The rights of the appellant are measured by the provisions of the charter of San Francisco, and these provisions alone can be considered in determining whether she is entitled to any relief, and if so the extent of such relief. She bases her claim upon the provisions of section 6 of chapter V, article VIII, of the charter (Stats. 1899, p. 333), which declares: "When any member of the department shall, after ten years' service, die from natural causes, then his widow, and if there be no widow then his children, or if there be no widow or children then his mother, if dependent upon him for support, shall be entitled to a sum equal to the amount retained by the treasurer from the pay of such deceased member and paid into the relief and pension fund; but the provisions of this section shall not apply to any member of the department who shall have received any pension under the terms of this chapter."
Whatever money she is entitled to receive is to be paid to her out of this fund, and only such amount of the fund as the treasurer shall have retained from the pay of her husband and paid into the fund. The fund itself is provided for by section 1 of said chapter X, which declares that "A fund is hereby created to be known and designated as the Police Relief and Pension Fund." The moneys constituting the fund are enumerated in section 11 of the chapter, subdivision 9 of which directs the treasurer "to retain from the pay of each member of the police force $2 a month, which shall be forthwith paid into the police relief and pension fund."

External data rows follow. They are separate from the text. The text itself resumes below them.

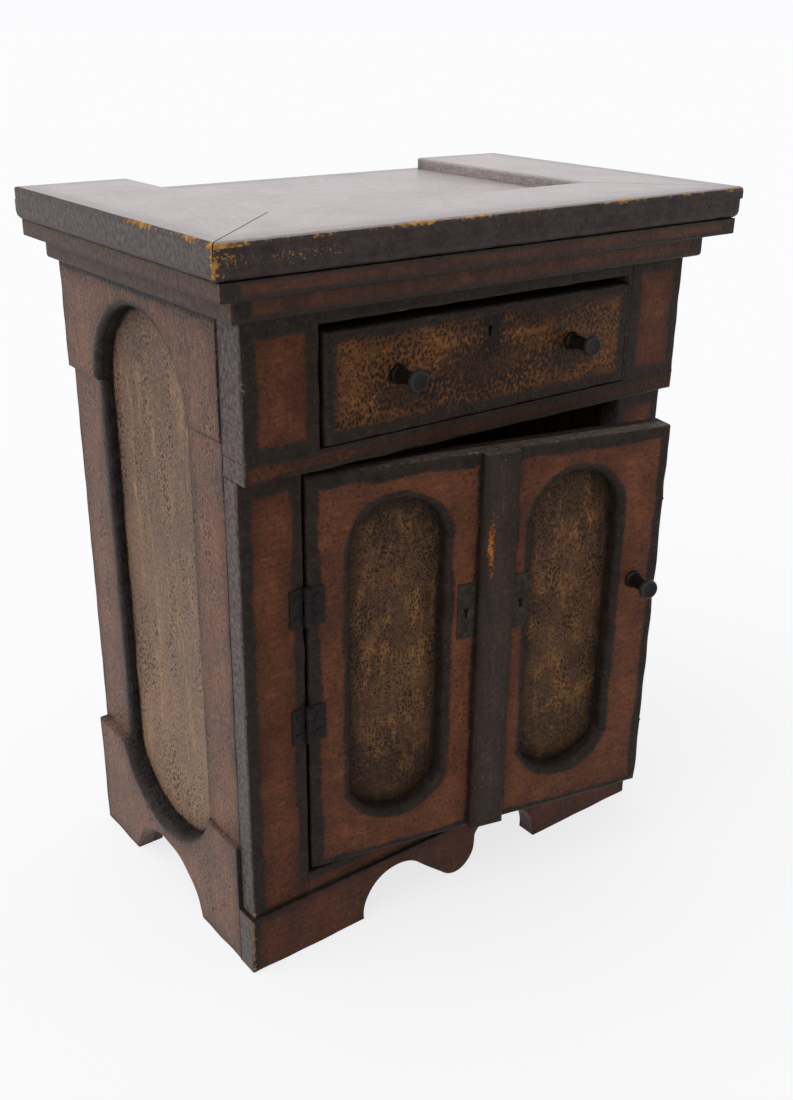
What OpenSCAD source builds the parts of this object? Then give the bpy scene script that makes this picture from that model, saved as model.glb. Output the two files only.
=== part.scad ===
// Small painted cupboard: one drawer over one door that is dressed as a pair of doors.
// The origin is on the floor, at the middle of the space that the cupboard takes up with
// its door ajar. +Z is up, the front faces -Y, and +X is to the right of someone facing it.
// Inside the modules y counts from the face of the lower front frame towards the back,
// and place() brings each piece to the origin. Door pieces are drawn shut and then swung.

/* [Overall] */
// Height from the floor to the top of the raised border
overall_h = 500; // [480:1:540]
// Width across the front frame
case_w = 360; // [340:1:400]
// Depth from the face of the lower frame to the back edge
case_d = 225; // [210:1:260]

/* [Front frame] */
// Thickness of the lower frame boards
frame_t = 15; // [12:0.5:20]
// How far the drawer section stands in front of the lower frame
upper_proud = 10; // [4:0.5:14]
// Width of the upright beside the door
lower_stile_w = 45; // [36:0.5:55]
// Width of the upright beside the drawer
upper_stile_w = 52; // [44:0.5:60]
// Height of the apron with the front feet
apron_h = 45; // [42:0.5:56]
// How far the apron stands in front of the lower frame
apron_proud = 2; // [0.5:0.5:4]
// Height of the rail under the door
bottom_rail_h = 17; // [14:0.5:24]
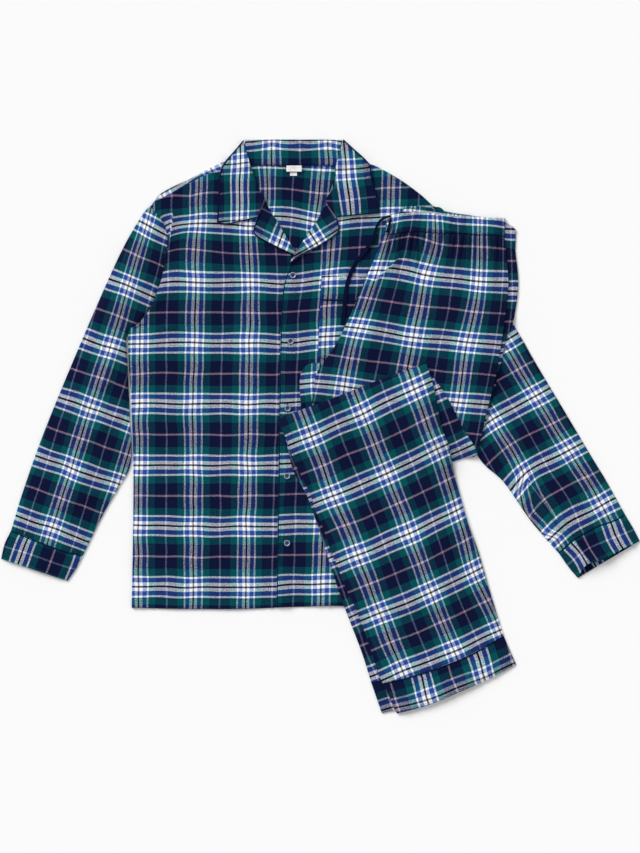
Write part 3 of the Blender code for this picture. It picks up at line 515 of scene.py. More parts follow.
class Pile:
    """Height maps, in mm, of the pieces laid so far, by name."""

    def __init__(self):
        self.shape = (round(SPAN_Y / CELL), round(SPAN_X / CELL))
        self.tops = {}
        self.skins = {}

    def places(self, points):
        """Where points in mm are in a height map, as rows and columns."""
        return points[..., 1] / CELL + self.shape[0] / 2, points[..., 0] / CELL + self.shape[1] / 2

    def add(self, name, plan, heights):
        """Records the top of a finished piece."""
        self.skins[name] = at_height(plan, heights)
        steps = finest(plan)
        rows, columns = self.places(refine(plan, steps))
        top = np.full(self.shape, -1.0)
        spots = (np.round(rows).astype(int), np.round(columns).astype(int))
        np.maximum.at(top, spots, refine(heights, steps))
        self.tops[name] = np.maximum(top, self.tops.get(name, -1.0))

    def under(self, names):
        """The lowest that a piece may lie over the named ones."""
        need = np.zeros(self.shape)
        for name in names:
            need = np.maximum(need, np.where(self.tops[name] > 0, self.tops[name] + GAP, 0))
        return widened(need)

    def sample(self, field, points):
        """A field's value at points in mm."""
        rows, columns = self.places(points)
        low_row, low_column = np.floor(rows).astype(int), np.floor(columns).astype(int)
        v, u = rows - low_row, columns - low_column
        lower = field[low_row, low_column] * (1 - u) + field[low_row, low_column + 1] * u
        upper = field[low_row + 1, low_column] * (1 - u) + field[low_row + 1, low_column + 1] * u
        return lower * (1 - v) + upper * v

    def lay(self, plan, over):
        """The height of each point of a plan laid on the named pieces, or on the table."""
        if not over:
            return np.zeros(plan.shape[:2])
        rows, columns = self.places(refine(plan, finest(plan)))
        mask = np.zeros(self.shape)
        mask[np.round(rows).astype(int), np.round(columns).astype(int)] = 1
        mask = widened(widened(mask)) > 0
        need = self.under(over)
        window = np.ix_(mask.any(axis=1), mask.any(axis=0))
        held, inside = need[window], mask[window]
        height = held.copy()
        for _ in range(ROUNDS):
            total = np.zeros_like(height)
            count = np.zeros_like(height)
            for axis in (0, 1):
                for step in (1, -1):
                    near = np.roll(inside, step, axis)
                    total += np.where(near, np.roll(height, step, axis), 0)
                    count += near
            around = total / np.maximum(count, 1)
            height = np.maximum(held, around - SAG)
        settled = need.copy()
        settled[window] = height
        return self.sample(settled, plan)

    def top_at(self, names, points):
        """The top of the named pieces at points in mm."""
        return self.sample(self.under(names), points)


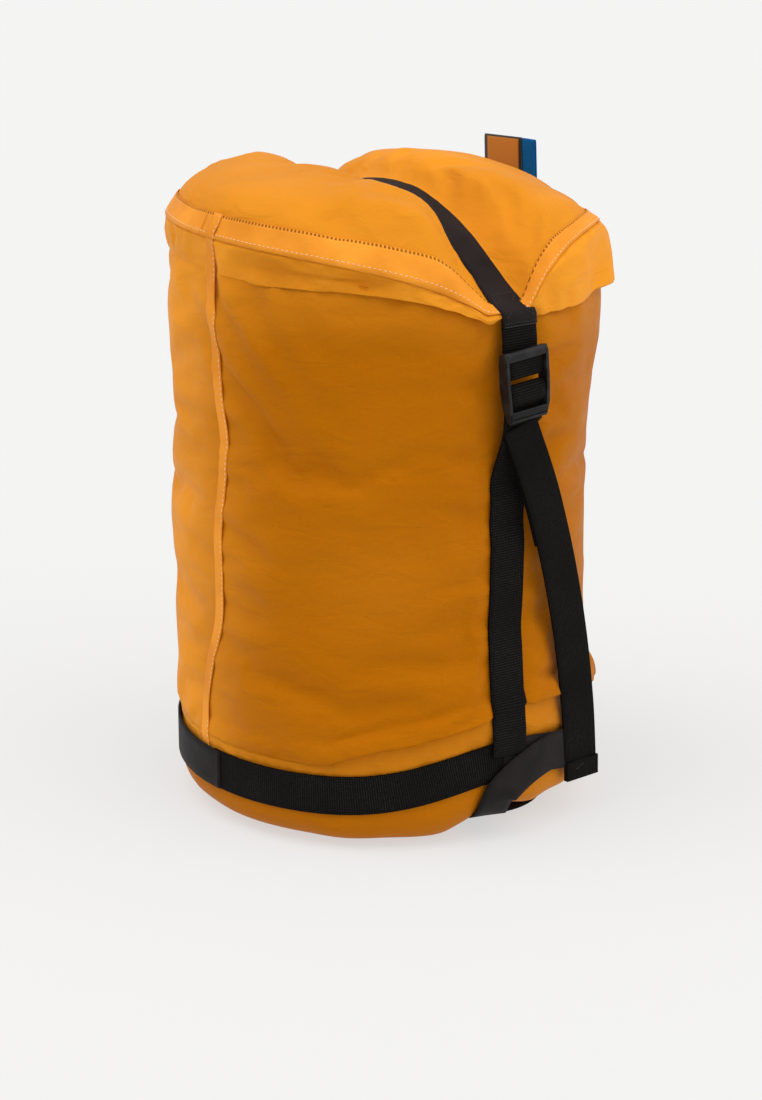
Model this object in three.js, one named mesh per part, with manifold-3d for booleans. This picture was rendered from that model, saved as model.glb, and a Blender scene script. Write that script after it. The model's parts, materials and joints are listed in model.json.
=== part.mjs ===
// Compression sack: a drawcord sack with a webbing harness, standing on the cap that covers its mouth.
// Millimetres, +Z up, origin at the middle of the footprint. The front strap is at -Y, the rear one at +Y.
import * as THREE from "three";
import { mergeVertices } from "three/addons/utils/BufferGeometryUtils.js";
import Module from "manifold-3d";

const wasm = await Module();
wasm.setup();

// ---- Driving dimensions -------------------------------------------------------------------------
const BODY_RADIUS = 134.7; // outside of the upper end of the tube
const RIM_HEIGHT = 384; // rim seam at the sides
const CROWN_RISE = 14; // middle of the domed end, above the rim
const RIM_DIP = 42; // how far the straps pull the rim down at the front and rear
const RIM_DIP_POWER = 6;
const LOBE_HEIGHT = 10; // the two lobes above the dome
const LOBE_PLACE = 60; // middle of each lobe, from the band
const LOBE_WIDTH = 40;
const LOBE_LENGTH = 62;
const CROWN_POWER = 2.6; // flatness of the dome's middle

const FABRIC = 1.5; // wall of a fabric shell
const WEBBING_WIDTH = 25;
const WEBBING = 1.6; // thickness of webbing
const TAPE = 1.2; // thickness of seam tape
const GAP = 0.4; // air between touching pieces

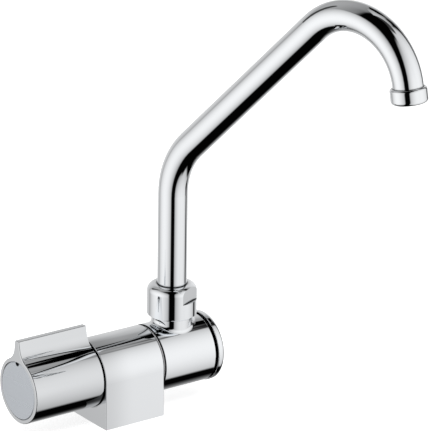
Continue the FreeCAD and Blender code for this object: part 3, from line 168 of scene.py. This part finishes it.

The averment in the appellant's petition that there is in the official custody and subject to the official control of the defendant "more than sufficient money applicable to" and with *Page 238 which to pay her claim of $596, is but a legal conclusion, and is limited by the facts upon which she bases her claim and the provisions of the law applicable to those facts (Pennie v. Reis, 132 U.S. 464, [10 Sup. Ct. 149]; Nichols v.Police Pension Fund Commrs., 1 Cal.App. 494, [82 P. 557]), and although the appellant has alleged in her petition that her husband, while he was a member of the police department, paid out of his salary the sum of $2 each month, yet, as we said in the case of Nichols, supra; "The 'two dollars per month' which the petitioner alleges was retained by the treasurer from Nichols' pay as a member of the police department, and paid into said fund, was not a contribution to the fund by Nichols, but, as was said in reference to a similar provision in the act of 1878 in Pennie v. Reis, 13 U.S. 464, [10 Sup. Ct. 149], 'was money of the state retained in its possession for the creation of this very fund.' "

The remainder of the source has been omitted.